Efficiency limits of electronically-coupled upconverter and quantum ratchet solar cells using detailed balance

TL;DR

This paper analyzes the efficiency limits of electronically-coupled upconverter and quantum ratchet solar cells, showing ECUC's practical advantages and potential for surpassing standard solar cell efficiencies.

Contribution

It demonstrates that ECUC can match QRSC efficiencies in detailed balance and is more resilient to nonradiative losses, offering a new approach for IB solar cell development.

Findings

ECUC achieves similar efficiencies to QRSC in theory.

ECUC is less sensitive to nonradiative recombination.

Potential materials and dopants for ECUC are identified.

Abstract

The intermediate band solar cell (IBSC) and quantum ratchet solar cell (QRSC) have the potential to surpass the efficiency of standard single-junction solar cells by allowing sub-gap photon absorption through states deep inside the band gap.
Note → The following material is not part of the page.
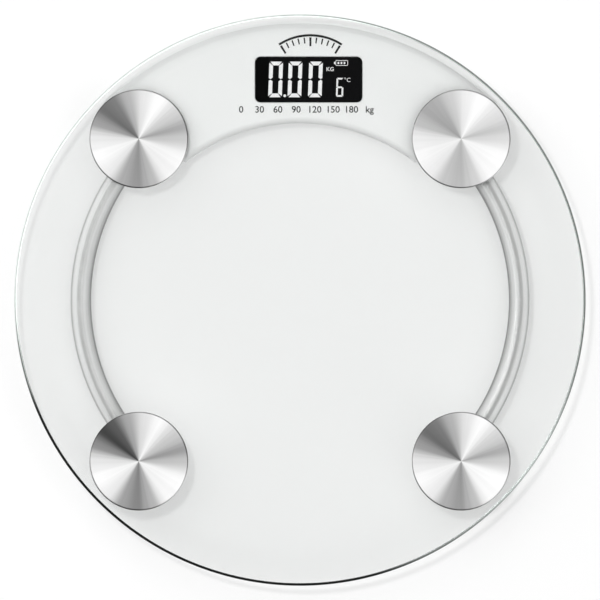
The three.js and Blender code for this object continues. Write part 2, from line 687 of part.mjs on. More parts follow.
function negativeContact() {
  const leafTop = contactUnderside + CONTACT_THICKNESS;
  const leaf = box(CONTACT_WIDTH, 2 * CONTACT_WIDTH, contactUnderside, leafTop);
  const tail = box(CONTACT_WIDTH, CONTACT_THICKNESS, contactUnderside, wellTop + CONTACT_TAIL);
  return solid(leaf).add(solid(tail.translate(0, -CONTACT_WIDTH + CONTACT_THICKNESS / 2, 0)));
}

function positiveContact() {
  const clip = box(CONTACT_WIDTH, CONTACT_THICKNESS, coinUnderside, wellTop + CONTACT_TAIL);
  return clip.translate(0, clipRadius + CONTACT_THICKNESS / 2, 0);
}

const coinTop = coinUnderside + COIN_THICKNESS;
place("coin_cell", revolve([
  [0, coinUnderside],
  [COIN_DIAMETER / 2, coinUnderside],
  [COIN_DIAMETER / 2, coinTop - COIN_STEP[1]],
  [COIN_DIAMETER / 2 - COIN_STEP[0], coinTop],
  [0, coinTop],
], ROUND_FOOT), finishes.coin, compartment);
place("battery_contact_negative", negativeContact(), finishes.contact, compartment);
place("battery_contact_positive", positiveContact(), finishes.contact, compartment);
place("battery_door", batteryDoor(), finishes.whitePlastic, compartment);

// ---- Battery leads, from the contacts' tails to the board ----
function lead(name, from, boardAcross, material) {
  const height = wellTop + CONTACT_TAIL + FIT_GAP + LEAD_DIAMETER / 2;
  const start = new THREE.Vector3(from[0], from[1], height).applyMatrix4(compartment.matrix);
  const endX = display.x + BOARD_SIZE[0] / 2 + LEAD_DIAMETER;
  const end = new THREE.Vector3(endX, display.y + boardAcross, boardTop + LEAD_DIAMETER);
  const middle = start.clone().lerp(end, 0.5).setZ(height + LEAD_DIAMETER);
  const path = new THREE.CatmullRomCurve3([start, middle, end]);
  place(name, sweep(path, circle(LEAD_DIAMETER / 2), 6, CABLE_SIDES), material);
}
lead("battery_lead_negative", [-CONTACT_WIDTH / 2, -CONTACT_WIDTH], -1, finishes.blackLead);
lead("battery_lead_positive", [-CONTACT_WIDTH / 2, clipRadius], 6, finishes.redLead);

// ---- Display cover: the lower shell ----
function displayCover() {
  const rim = discProfile(housingRadius, FLOOR_CLEARANCE, coverTop, COVER_EDGE, 0);
  const hollowTop = coverTop + CUT_MARGIN;
  const hollow = discProfile(housingRadius - HOUSING_WALL, coverFloor, hollowTop, 0, 0);
  let cover = crescent(0, FLOOR_CLEARANCE, coverTop, rim);
  cover = cover.subtract(crescent(HOUSING_WALL, coverFloor, hollowTop, hollow));
  const lipOuter = HOUSING_WALL + FIT_GAP;
  const lipInner = lipOuter + COVER_LIP;
  const lipBottom = coverFloor - COVER_PLATE / 2;
  const lipTopFace = coverFloor + COVER_LIP_HEIGHT;
  const outside = discProfile(housingRadius - lipOuter, lipBottom, lipTopFace, 0, 0);
  const inside = discProfile(housingRadius - lipInner, coverFloor, lipTopFace + CUT_MARGIN, 0, 0);
  const lip = crescent(lipOuter, lipBottom, lipTopFace, outside);
  cover = cover.add(lip.subtract(crescent(lipInner, coverFloor, lipTopFace + CUT_MARGIN, inside)));
  const under = FLOOR_CLEARANCE - CUT_MARGIN;
  for (const [x, y] of housingScrews) {
    const pillar = cylinder(SCREW_BOSS_RADIUS + 1, FLOOR_CLEARANCE + 1, pillarTop, ROUND_SMALL);
    const hole = cylinder(SCREW_SHANK_RADIUS + FIT_GAP, under, pillarTop + CUT_MARGIN, ROUND_SMALL);
    const sink = cylinder(SCREW_HEAD_RADIUS + FIT_GAP, under, headSeat, ROUND_SMALL);
    cover = cover.add(solid(pillar.translate(x, y, 0)));
    cover = cover.subtract(solid(hole.translate(x, y, 0))).subtract(solid(sink.translate(x, y, 0)));
  }
  const [dishRadius, dishDepth] = BUTTON_DISH;
  const dish = cylinder(dishRadius, under, FLOOR_CLEARANCE + dishDepth, ROUND_FOOT);
  const hole = cylinder(BUTTON_DIAMETER / 2 + FIT_GAP, under, coverFloor + CUT_MARGIN, ROUND_SMALL);
  cover = cover.subtract(solid(dish.translate(button.x, button.y, 0)));
  cover = cover.subtract(solid(hole.translate(button.x, button.y, 0)));
  const wallsTop = wellTop + CUT_MARGIN;
  const room = discProfile(housingRadius - lipOuter, lipBottom, wallsTop, 0, 0);
  const walls = compartmentWalls().transform(compartment.matrix.elements);
  cover = cover.add(walls.intersect(crescent(lipOuter, lipBottom, wallsTop, room)));
  return cover.subtract(compartmentHollow().transform(compartment.matrix.elements));
}
place("display_cover", displayCover(), finishes.whitePlastic);

// ---- Screws ----
function screw(headBottom, headHeight, headRadius, shankRadius, tip) {
  const crown = headHeight / 2;
  return revolve([
    [0, headBottom],
    [headRadius - crown, headBottom],
    [headRadius, headBottom + crown],
    [headRadius, headBottom + headHeight],
    [shankRadius, headBottom + headHeight],
    [shankRadius, tip - shankRadius],
    [0, tip],
  ], ROUND_SMALL);
}
housingScrews.forEach(([x, y], i) => {
  const shape = screw(headFace, SCREW_HEAD_HEIGHT, SCREW_HEAD_RADIUS, SCREW_SHANK_RADIUS, screwTip);
  place(`cover_screw_${i + 1}`, shape.translate(x, y, 0), finishes.screw);
});
boardScrews.forEach(([x, y], i) => {
  const headHeight = SCREW_HEAD_HEIGHT / 2;
  const shape = screw(boardScrewHead, headHeight, BOARD_BOSS_RADIUS, BOARD_SCREW_RADIUS, boardScrewTip);
  place(`board_screw_${i + 1}`, shape.translate(x, y, 0), finishes.screw);
});

// ---- Display stack, from the window down to the board ----
function slab([width, depth, thickness], top) {
  return atWindow(box(width, depth, top - thickness, top));
}
const lens = roundedRectangle(WINDOW_SIZE[0], WINDOW_SIZE[1], WINDOW_CORNER);
place("display_window", atWindow(prism(lens, windowUnderside, housingTop, 4)), finishes.window);
place("lcd_panel", slab(LCD_SIZE, lcdTop), finishes.lcd);
place("backlight", slab(BACKLIGHT_SIZE, lcdUnderside - FIT_GAP), finishes.lightGuide);
for (const [name, shift] of [["rear", -CONNECTOR_OFFSET], ["front", CONNECTOR_OFFSET]]) {
  const strip = slab([BACKLIGHT_SIZE[0], CONNECTOR_WIDTH, BACKLIGHT_SIZE[2]], lcdUnderside - FIT_GAP);
  place(`lcd_connector_${name}`, strip.translate(0, shift, 0), finishes.connector);
}

function mainBoard() {
  let board = solid(slab(BOARD_SIZE, boardTop));
  for (const [x, y] of boardScrews) {
    const radius = BOARD_SCREW_RADIUS + FIT_GAP;
    const hole = cylinder(radius, boardUnderside - CUT_MARGIN, boardTop + CUT_MARGIN, ROUND_SMALL);
    board = board.subtract(solid(hole.translate(x, y, 0)));
  }
  return board;
}
place("main_board", mainBoard(), finishes.board);

const blobTop = boardUnderside - FIT_GAP;
place("controller_blob", atWindow(revolve([
  ...quarter(0, blobTop, BLOB_RADIUS, BLOB_HEIGHT, -1),
  [0, blobTop],
], ROUND_SMALL)), finishes.epoxy);

// ---- Unit switch and the button that presses it ----
function unitSwitch() {
  const [width, depth, height] = SWITCH_SIZE;
  const body = box(width, depth, switchUnderside, switchUnderside + height);
  const plunger = cylinder(SWITCH_PLUNGER[0], plungerTip, switchUnderside + height / 2, ROUND_SMALL);
  return surface(solid(body).add(solid(plunger))).translate(button.x, button.y, 0);
}
place("unit_switch", unitSwitch(), finishes.epoxy);

const buttonFlangeRadius = BUTTON_DIAMETER / 2 + BUTTON_FLANGE;
const buttonFlangeTop = coverFloor + FIT_GAP + BUTTON_FLANGE_THICKNESS;
const buttonTop = plungerTip - BUTTON_TRAVEL - TRAVEL_MARGIN;
place("unit_button", revolve([
  [0, FLOOR_CLEARANCE + BUTTON_RECESS],
  [BUTTON_DIAMETER / 2, FLOOR_CLEARANCE + BUTTON_RECESS],
  [BUTTON_DIAMETER / 2, coverFloor + FIT_GAP],
  [buttonFlangeRadius, coverFloor + FIT_GAP],
  [buttonFlangeRadius, buttonFlangeTop],
  [SWITCH_PLUNGER[0], buttonFlangeTop],
  [SWITCH_PLUNGER[0], buttonTop],
  [0, buttonTop],
], ROUND_SMALL).translate(button.x, button.y, 0), finishes.button);

export default scale;
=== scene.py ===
# %% [markdown]
# # A round glass bathroom scale
# This lesson builds the looks of a bathroom scale around its finished CAD frame: a clear glass
# platform, four spun steel caps, two silver tubes, a white crescent housing with a display,
# and the feet underneath. The frame holds every size and every joint, so each piece here
# takes its place from it. Lengths are metres, and MM turns a millimetre into metres.

import json
import math

import bpy
from mathutils import Matrix, Vector


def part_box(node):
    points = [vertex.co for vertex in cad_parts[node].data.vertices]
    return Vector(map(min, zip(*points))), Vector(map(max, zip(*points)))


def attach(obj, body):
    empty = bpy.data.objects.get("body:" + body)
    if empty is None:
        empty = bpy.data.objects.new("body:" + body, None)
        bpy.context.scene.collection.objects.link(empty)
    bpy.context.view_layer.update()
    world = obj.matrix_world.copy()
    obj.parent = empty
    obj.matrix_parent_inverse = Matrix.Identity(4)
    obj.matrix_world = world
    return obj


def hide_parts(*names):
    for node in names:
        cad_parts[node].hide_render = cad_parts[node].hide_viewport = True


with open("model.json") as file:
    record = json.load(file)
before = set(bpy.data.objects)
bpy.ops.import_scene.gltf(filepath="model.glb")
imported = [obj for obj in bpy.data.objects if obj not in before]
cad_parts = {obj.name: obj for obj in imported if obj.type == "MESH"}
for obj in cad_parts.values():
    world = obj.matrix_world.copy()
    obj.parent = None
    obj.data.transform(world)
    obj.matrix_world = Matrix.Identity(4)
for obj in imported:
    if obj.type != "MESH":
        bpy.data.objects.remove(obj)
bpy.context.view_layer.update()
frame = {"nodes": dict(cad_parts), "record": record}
MM = 0.001

# %% [markdown]
# ## Sizes that several pieces share
# A designer measures a neighbour before cutting the next part. Reading the sizes from
# there keeps the looks and the mechanism in step when the CAD changes.

# %% Shared sizes
glass_low, glass_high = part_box("glass_platform")
GLASS_RADIUS = glass_high.x
GLASS_TOP = glass_high.z
cap_low, cap_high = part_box("cap_front_right")
CAP_RADIUS = (cap_high.x - cap_low.x) / 2
FOOT_OFFSET = (cap_high.x + cap_low.x) / 2
FOOT_CIRCLE = FOOT_OFFSET * math.sqrt(2)
FEET = {
    "front_left": (-1, 1),
    "front_right": (1, 1),
    "rear_left": (-1, -1),
    "rear_right": (1, -1),
}
GAP = 0.3 * MM  # what touching pieces keep between them
print(f"glass {2 * GLASS_RADIUS / MM:.0f} mm, caps {2 * CAP_RADIUS / MM:.0f} mm, "
      f"feet {FOOT_OFFSET / MM:.1f} mm from each middle line")

# %% [markdown]
# ## The camera
# The scale is seen from straight above with a long lens, so the circle stays a circle and
# nothing leans. A lens of this length sits three metres up. A wider lens close by would show
# the sides of the caps, and an orthographic camera would flatten the reflections.

# %% Camera
CAMERA_HEIGHT = 3.0
PICTURE_WIDTH = 0.3462  # what the picture spans at the top of the glass
camera_data = bpy.data.cameras.new("camera")
camera_data.sensor_width = 36
camera_data.lens = camera_data.sensor_width * CAMERA_HEIGHT / PICTURE_WIDTH
camera_data.clip_end = 20
camera = bpy.data.objects.new("camera", camera_data)
camera.location = (0, 0, GLASS_TOP + CAMERA_HEIGHT)
bpy.context.scene.collection.objects.link(camera)
bpy.context.scene.camera = camera
bpy.context.scene.view_settings.view_transform = "Standard"
print(f"lens {camera_data.lens:.0f} mm")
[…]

High efficiency IBSC and QRSC devices have not yet been achieved, however, since introducing mid-gap states also increases recombination, which can harm the device. We consider the electronically coupled upconverter (ECUC) solar cell and show that it can achieve the same efficiencies as the QRSC. Although they are equivalent in the detailed balance limit, the ECUC is less sensitive to nonradiative processes, which makes it a more practical implementation for IB devices. We perform a case study of crystalline-silicon based ECUC cells, focusing on hydrogenated amorphous silicon as the upconverter material and highlighting potential dopants for the ECUC. These results illustrate a new path for the development of IB-based devices.